Книга возвращает не просто в детство, она погружает в детское мировоззрение, полное удивительных наблюдений и философских открытий. Она полна метких рассуждений о жизни и бессмертии, приязни и отвращении, о страстях зависти и ревности, предательстве и гордости, и, конечно, о счастье, которое непременно будет, огромное, надо только подождать…
Лариса Румарчук – поэт. И ее проза поэтому возвышенно поэтична. Вот послушайте, разве это не стихи? «Однажды я лежала в поле», «…тень легла на белую бумагу»… «Из подъезда вышла Эльза»…То есть, звукопись, дыхание строки завораживает.
И то, что делает прозу по-настоящему художественной, – это не только безупречный стиль и легкость, с которой Лариса Румарчук доносит до читателя сложные психологические оттенки явлений сознания, духовной жизни человека, но сам образ автора.
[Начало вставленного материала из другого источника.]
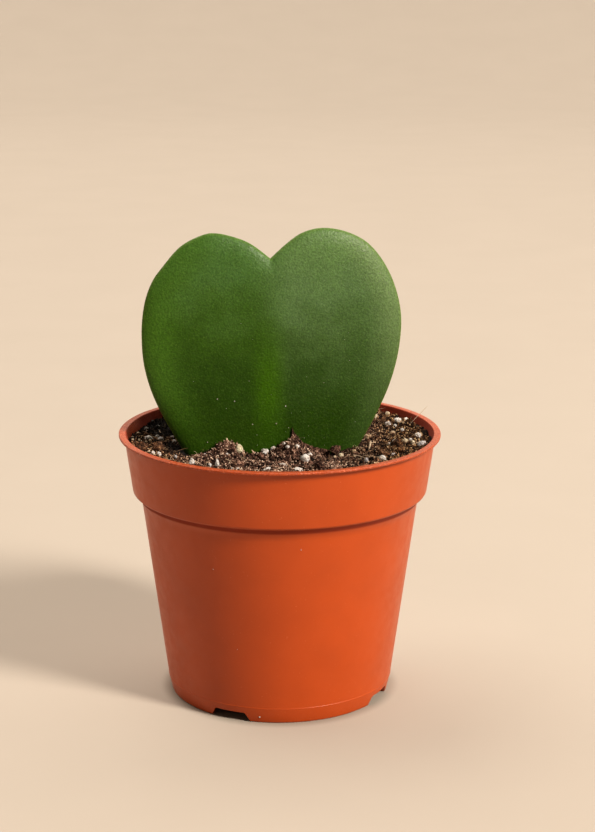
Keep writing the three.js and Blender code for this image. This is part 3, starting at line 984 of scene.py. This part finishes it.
def grain_mesh(name, grains, lumpiness, grit, material):
    """One mesh of lumpy grains: (x, y, half width, half height, tone, taper, lift, roughness)."""
    unit, unit_faces = ball(GRAIN_SUBDIVISIONS)
    random = np.random.default_rng(len(name))
    all_points = []
    for index, (x, y, width, height, _, taper, lift, rough) in enumerate(grains):
        push = roughen(unit, lumpiness, 0.8, index + 1) + roughen(unit, lumpiness / 2, 0.33, index)
        push = 1 + rough * (push + roughen(unit, grit, 0.17, index + 2))
        spin = Euler((0, 0, random.uniform(0, FULL_TURN))).to_matrix()
        lean = 0.4 * (1 - taper)
        tilt = Euler((random.uniform(-lean, lean), random.uniform(-lean, lean), 0)).to_matrix()
        shape = (unit @ np.array(spin).T) * push[:, None] * [width, (width + height) / 2, height]
        narrowing = 1 - taper * np.clip(shape[:, 2] / height * 0.6 + 0.5, 0, 1)
        shape = shape * np.column_stack([narrowing, narrowing, np.ones(len(shape))])
        middle = float(soil_height(x, y)) + height * (1 - 2 * GRAIN_SINK) + lift
        all_points.append(shape @ np.array(tilt).T + [x, y, middle])
    piece = link_copies(name, np.array(all_points), unit_faces)
    mottle = roughen(points_of(piece), grit, 0.5, 8)
    finish_ground(piece, np.repeat([grain[4] for grain in grains], len(unit)) + mottle, material)


def make_grains():
    """Perlite and lumps of peat: the listed grains, and others scattered among them."""
    placed_grains = [
        (*grain, *GRAIN_KINDS[kind]) for kind, grains in PLACED_PERLITE.items() for grain in grains
    ]
    placed = [(x, y, (width + height) / 2) for x, y, width, height, *_ in placed_grains]
    placed.append(LUMP_BESIDE_LEAF)
    scattered = scatter_among(placed, *PERLITE_SCATTER)
    lumps = scatter_among([*placed, *scattered], *LUMP_SCATTER)
    dusted = [grain for grain in scattered if grain[1] < DUSTED_IN_FRONT_OF or grain[0] > DUSTED_RIGHT_OF]
    clean = [grain for grain in scattered if grain not in dusted]
    grains = [(x, y, size, size * PERLITE_FLATNESS, PERLITE_TONE, 0, 0, 1) for x, y, size in clean]
    grains += [(*crumb, PALE_CRUMB_TONE, 0, PALE_CRUMB_LIFT, 1) for crumb in PALE_CRUMBS]
    peat_lumps = []
    for index, (x, y, size) in enumerate(lumps + dusted):
        tone = LUMP_TONE + LUMP_TONE_SPREAD * (index * GOLDEN_SHARE % 1)
        peat_lumps.append((x, y, size, size * 0.9, tone, 0, 0, 1))
    x, y, size = LUMP_BESIDE_LEAF
    peat_lumps.append((x, y, size, size * 0.8, 0.45, 0, LUMP_BESIDE_LEAF_LIFT, 0.6))
    grain_mesh("perlite_grains", placed_grains + grains, 0.2, 0.22, grain_material)
    grain_mesh("peat_lumps", peat_lumps, 0.5, 0.45, peat_material)


# How much painted shade darkens the soil and perlite at each place.
def painted_shade_at(x, y):
    painted_shade = np.zeros(len(x))
    for spot_x, spot_y, radius, share in SHADE_SPOTS:
        away = ((x - spot_x) ** 2 + (y - spot_y) ** 2) / radius ** 2
        painted_shade = np.maximum(painted_shade, share * np.exp(-away ** 2))
    return painted_shade


def finish_ground(piece, tone, material):
    """Gives a piece of the ground its tones, its painted shade, its material and its place in the part."""
    points = points_of(piece)
    set_attribute(piece, "tone", tone)
    to_right = (points[:, 0] - SANDY_FROM) / SANDY_SPREAD
    to_left = np.clip((-points[:, 0] - SANDY_LEFT_FROM) / SANDY_LEFT_SPREAD, 0, 1)
    sandy = np.clip(np.maximum(to_right, to_left * SANDY_LEFT_SHARE), 0, 1)
    set_attribute(piece, "sandy", sandy)
    set_attribute(piece, "painted_shade", painted_shade_at(points[:, 0], points[:, 1]))
    piece.data.materials.clear()
    piece.data.materials.append(material)
    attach(piece, "root")


def scattered_spots(random, count, size):
    """Random places for pieces of those sizes, on the soil, inside the pot and clear of the leaf."""
    distance = SOIL_REACH * np.sqrt(random.random(count))
    angle = 2 * np.pi * random.random(count)
    x, y = distance * np.cos(angle), distance * np.sin(angle)
    keep = clear_of_leaf(x, y, size * 0.8) & (distance + size < SOIL_REACH - 0.15)
    return x[keep], y[keep], size[keep]


def make_crumbs(name, seed, count, smallest, largest, tones, lift, stretch):
    """Small angular crumbs, in one mesh, that lie about on the soil."""
    random = np.random.default_rng(seed)
    sizes = smallest + (largest - smallest) * random.random(count) ** 2.5
    x, y, size = scattered_spots(random, count, sizes)
    unit, unit_faces = ball(1)
    total = len(x)
    shape = unit[None] * (1 + random.uniform(-0.38, 0.38, (total, len(unit), 1)))
    shape = shape * random.uniform(0.6, 1.15, (total, 1, 3)) * stretch
    angles = random.uniform(0, FULL_TURN, (total, 3)) * [0.25, 0.25, 1]
    turns = np.array([np.array(Euler(turn).to_matrix()) for turn in angles])
    shape = np.einsum("nij,nkj->nki", turns, shape) * size[:, None, None]
    z = crumbled_height(x, y) + CRUMB_RISE + size * lift + random.uniform(-UNEVEN, UNEVEN, total)
    centres = np.column_stack([x, y, z])
    piece = link_copies(name, shape + centres[:, None, :], unit_faces, 20)
    low, high, bias = tones
    tone = low + (high - low) * random.random(total) ** bias + roughen(centres, PATCHINESS, 2.8, 15)
    tone = tone + CRUMB_BANK_TONE * bank_rise(x, y)
    finish_ground(piece, np.repeat(tone, len(unit)), peat_material)


def thread(path, radius):
    """Points and faces of a tapered thread along a path of points."""
    path = np.asarray(path, dtype=float)
    along = np.gradient(path, axis=0)
    along /= np.linalg.norm(along, axis=1)[:, None]
    across = np.cross(along, [0.0, 0.0, 1.0]) + [1e-6, 0, 0]
    across /= np.linalg.norm(across, axis=1)[:, None]
    upward = np.cross(across, along)
    width = radius * np.sqrt(np.clip(1 - np.linspace(-1, 1, len(path)) ** 2, 0.06, 1))
    rings = []
    for angle in np.linspace(0, 2 * np.pi, FIBRE_SIDES, endpoint=False):
        rings.append(path + (across * math.cos(angle) + upward * math.sin(angle)) * width[:, None])
    return skin(path[:1], np.stack(rings, axis=1), path[-1:])


def make_fibres():
    """Root and peat fibres: a few listed ones, and many short ones that lie about."""
    random = np.random.default_rng(5)
    fibres = [(*chosen, 0) for chosen in PLACED_FIBRES]
    x, y, _ = scattered_spots(random, FIBRE_COUNT, np.full(FIBRE_COUNT, 1.5))
    for spot_x, spot_y in zip(x, y):
        heading, length = random.uniform(0, 360), random.uniform(1.2, 4.5)
        rise, radius, tone = random.uniform(-0.1, 0.5), random.uniform(0.05, 0.09), random.random()
        fibres.append((spot_x, spot_y, heading, length, rise, radius, tone, random.uniform(-0.9, 0.9)))
    all_points, all_faces, all_tones, start = [], [], [], 0
    for x, y, heading, length, rise, radius, tone, bend in fibres:
        share = np.linspace(0, 1, 9)
        turn = math.radians(heading) + bend * share
        path_x = x + share * length * np.cos(turn)
        path_y = y + share * length * np.sin(turn)
        z = soil_height(x, y) + FIBRE_LIFT + rise * length * share
        points, faces = thread(np.column_stack([path_x, path_y, z]), radius)
        all_points.append(points)
        all_faces += [tuple(start + corner for corner in face) for face in faces]
        all_tones.append(np.full(len(points), tone))
        start += len(points)
    piece = link_mesh("fibres", np.vstack(all_points), all_faces, 60)
    finish_ground(piece, np.concatenate(all_tones), fibre())


def make_bark_sliver():
    """A thin curled scrap of bark that stands against the leaf, with one pointed corner."""
    across = np.linspace(SLIVER_TOP[0][0], SLIVER_TOP[-1][0], 133)
    knots = np.array(SLIVER_TOP)
    top = np.interp(across, knots[:, 0], knots[:, 1])
    ragged = roughen(np.column_stack([across, top, top]), 0.35, 0.7, 6)
    top = top + np.where(top > SLIVER_PLAIN_ABOVE, 0, ragged)
    rows = []
    for row, share in enumerate(np.linspace(0, 1, 9)):
        z = top * (1 - share) + (SOIL_LEVEL - 2) * share
        face = fold_depth(across) - HALF_THICKNESS - 0.12
        curl = 0.9 * share ** 2 + 0.12 * np.sin(across * 2.3 + row)
        rows.append(leaf_to_world(np.column_stack([across, face - curl, z])))
    count = len(across)
    front = np.vstack(rows)
    back = front + np.array([math.sin(-LEAF_TURN), math.cos(LEAF_TURN), 0]) * -SLIVER_THICKNESS
    vertices = np.vstack([front, back])
    sheet = len(front)
    faces = []
    for row in range(len(rows) - 1):
        for k in range(count - 1):
            a, b = row * count + k, (row + 1) * count + k
            faces.append((a, b, b + 1, a + 1))
            faces.append((sheet + a, sheet + a + 1, sheet + b + 1, sheet + b))
    grid = np.arange(sheet).reshape(len(rows), count)
    border = np.concatenate([grid[0], grid[1:, -1], grid[-1, -2::-1], grid[-2:0:-1, 0]]).tolist()
    for a, b in zip(border, border[1:] + border[:1]):
        faces.append((a, b, sheet + b, sheet + a))
    piece = link_mesh("bark_sliver", vertices, faces, 50)
    make_outward(piece)
    tone = 0.42 + roughen(points_of(piece), 0.5, 0.5, 9)
    finish_ground(piece, tone, peat_material)


def make_dust():
    """Specks of peat dust and perlite on the leaf and on the pot's side."""
    random = np.random.default_rng(21)
    specks = [(across, z, DUST_RADIUS) for across, z in LEAF_DUST]
    for _ in range(DUST_COUNT):
        across = random.uniform(-DUST_REACH, DUST_REACH)
        z = DUST_FROM_Z + DUST_HEIGHT * random.random() ** 1.8
        specks.append((across, z, random.uniform(0.05, 0.1)))
    unit, unit_faces = ball(2)
    places, sizes = [], []
    for across, z, size in specks:
        flat = np.array([[across, z]])
        if distance_to_margin(flat)[0] < DUST_CLEARANCE:
            continue
        through = float(blade_middle(flat)[0]) - HALF_THICKNESS - 0.02
        places.append(leaf_to_world(np.array([[across, through, z]]))[0])
        sizes.append(size)
    for azimuth, z, size in POT_DUST:
        radii = [FOOT_BOTTOM_RADIUS, FOOT_TOP_RADIUS, BODY_TOP_RADIUS]
        radius = np.interp(z, [0, FOOT_TOP_Z, BODY_TOP_Z], radii)
        angle = math.radians(azimuth)
        places.append([radius * math.sin(angle), -radius * math.cos(angle), z])
        sizes.append(size)
    jitter = 1 + random.uniform(-0.35, 0.35, (len(places), len(unit), 1))
    shape = unit[None] * jitter * np.array(sizes)[:, None, None] * [1, 0.6, 1]
    piece = link_copies("dust_specks", shape + np.array(places)[:, None, :], unit_faces)
    finish_ground(piece, np.repeat(random.uniform(0.05, 0.3, len(places)), len(unit)), grain_material)


# ---- Stage, lights and camera ----

def make_stage():
    """A wide pale floor that curves up into a wall all round."""
    floor_radius, bend, wall_height, sides = 3200, 1400, 2600, 128
    corners = [(0, 0, 0), (floor_radius, 0, bend), (floor_radius, wall_height, 0)]
    rings = lathe_rings(rounded_profile(corners, 24)[1:], sides)
    vertices = np.vstack([[[0, 0, 0]], *rings])
    faces = [(0, 1 + k, 1 + (k + 1) % sides) for k in range(sides)]
    for ring in range(len(rings) - 1):
        low, high = 1 + ring * sides, 1 + (ring + 1) * sides
        for k in range(sides):
            following = (k + 1) % sides
            faces.append((low + k, high + k, high + following, low + following))
    stage = link_mesh("stage", vertices, faces, 60)
    stage.data.materials.append(stage_paint())


def area_light(name, azimuth, elevation, distance, size, power):
    """A soft light, size (wide, high) in metres, at an azimuth counted from -Y toward +X."""
    data = bpy.data.lights.new(name, "AREA")
    data.shape = "ELLIPSE"
    data.size, data.size_y = size
    data.energy = power
    data.color = LAMP_COLOUR
    lamp = bpy.data.objects.new(name, data)
    flat = distance * math.cos(math.radians(elevation))
    aim = Vector(LAMP_AIM)
    lamp.location = aim + Vector((
        flat * math.sin(math.radians(azimuth)),
        -flat * math.cos(math.radians(azimuth)),
        distance * math.sin(math.radians(elevation)),
    ))
    lamp.rotation_euler = (aim - lamp.location).to_track_quat("-Z", "Y").to_euler()
    lamp.visible_camera = False
    scene.collection.objects.link(lamp)


def make_lights():
    for lamp in LAMPS:
        area_light(*lamp)
    world = bpy.data.worlds.new("studio")
    world.use_nodes = True
    background = world.node_tree.nodes["Background"]
    background.inputs["Color"].default_value = srgb(240, 228, 216)
    background.inputs["Strength"].default_value = WORLD_STRENGTH
    scene.world = world


def make_camera():
    data = bpy.data.cameras.new("camera")
    data.sensor_fit = "VERTICAL"
    data.sensor_height = SENSOR
    data.lens = LENS
    data.clip_start = 0.02
    camera = bpy.data.objects.new("camera", data)
    camera.location = Vector(CAMERA_PLACE) * MM
    level = Matrix.Rotation(math.pi / 2 + CAMERA_PITCH, 4, "X")
    camera.rotation_euler = (level @ Matrix.Rotation(CAMERA_ROLL, 4, "Z")).to_euler()
    scene.collection.objects.link(camera)
    scene.camera = camera
    scene.view_settings.view_transform = "Standard"
    scene.view_settings.look = "Medium High Contrast"


make_camera()
make_lights()
make_stage()
make_pot()
leaf_blade = make_leaf()
peat_material = peat()
make_soil_bed(leaf_blade)
grain_material = perlite()
make_grains()
for crumb_kind in CRUMB_KINDS:
    make_crumbs(*crumb_kind)
make_fibres()
make_bark_sliver()
make_dust()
Ведь в книге ни разу не говорится о Боге (это и понятно, время-то какое было), а нам запало в память главное: не суди, отвращайся зла, возлюби ближнего, почитай отца и мать… И как! Так, что мы и не заметили никакой проповеди, а на сердце легло. Вот это высший класс.
По прочтении книги остается долгое, нежное и чуть-чуть грустное послевкусие, с книгой не хочется расставаться, потому, что ты успел полюбить человека, написавшего ее.